How many comparisons are required? Let $S$ be a set of $n$ integers. Assume you can perform only addition of elements of $S$ and comparisons between sums. Under these conditions how many comparisons are required to find the maximum element of $S$?
I thought that we could find the maximum element as followed:
    max=S(1)+S(1)
    k=1
    for j=2 to n
         sum=S(1)+S(j)
         if sum>max
               max=sum
               k=j
    return S(k)

That means that $n-1$ comparisons are required.
Is this correct?? 
 A: To prove $n-1$ is a lower bound, you can make a tree structure.  The leaves are the integers.  Each comparison links the two elements compared and produces a parent that is the greater.  Until you have done $n-1$ the tree cannot have all the leaves, so you don't know which is the greatest.  You need to show that addition can't help.
A: The following argument shows that you need at least $n-1$ comparisons. Suppose that the algorithm only needs $n-2$ (or less) comparisons.

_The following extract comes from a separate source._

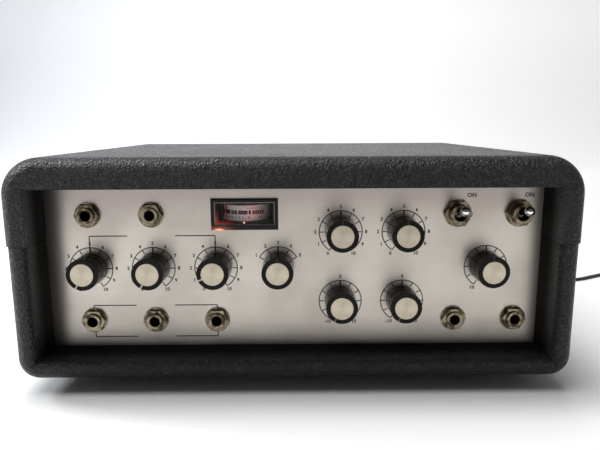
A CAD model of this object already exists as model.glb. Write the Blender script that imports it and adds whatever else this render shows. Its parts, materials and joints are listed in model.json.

Let us simulate it under the assumption that all comparisons end with the result "equal". This gives us $n-2$ equations on the $n$ variables, and so a solution space of dimension 2. The solution space must contain a non-constant vector $v$. In particular, both $v$ and $-v$ are possible solutions, but they have different maximal elements.
To illustrate this bound, let us trace the standard algorithm mentioned by ml0105. The first $n-2$ comparisons give us the equations $a_1 = a_2 = \cdots = a_{n-2} = a_{n-1}$. The solution space is spanned by the vectors $\vec{1} = [1\;1\;\cdots\;1]$ and $v = [0\;0\;\cdots\;0\;1]$. Both $v$ and $-v$ are solutions, but under $v$ only $a_n$ is maximal, while under $-v$ only $a_n$ is not maximal. The final comparison eliminates $v$ from the solution space, and the argument breaks down since the solution space consists only of constant vectors, and so all elements are maximal.
A: The find-max algorithm is pretty standard. I'm not sure why you are using addition operations at all. They are unnecessary.
The algorithm works as follows:
findMax(array arr) 
     max := 0

     for i = 1 to arr.length - 1
        if arr[i] > arr[max]
            max := i

     return arr[max]

This algorithm uses exactly $n-1$ comparisons.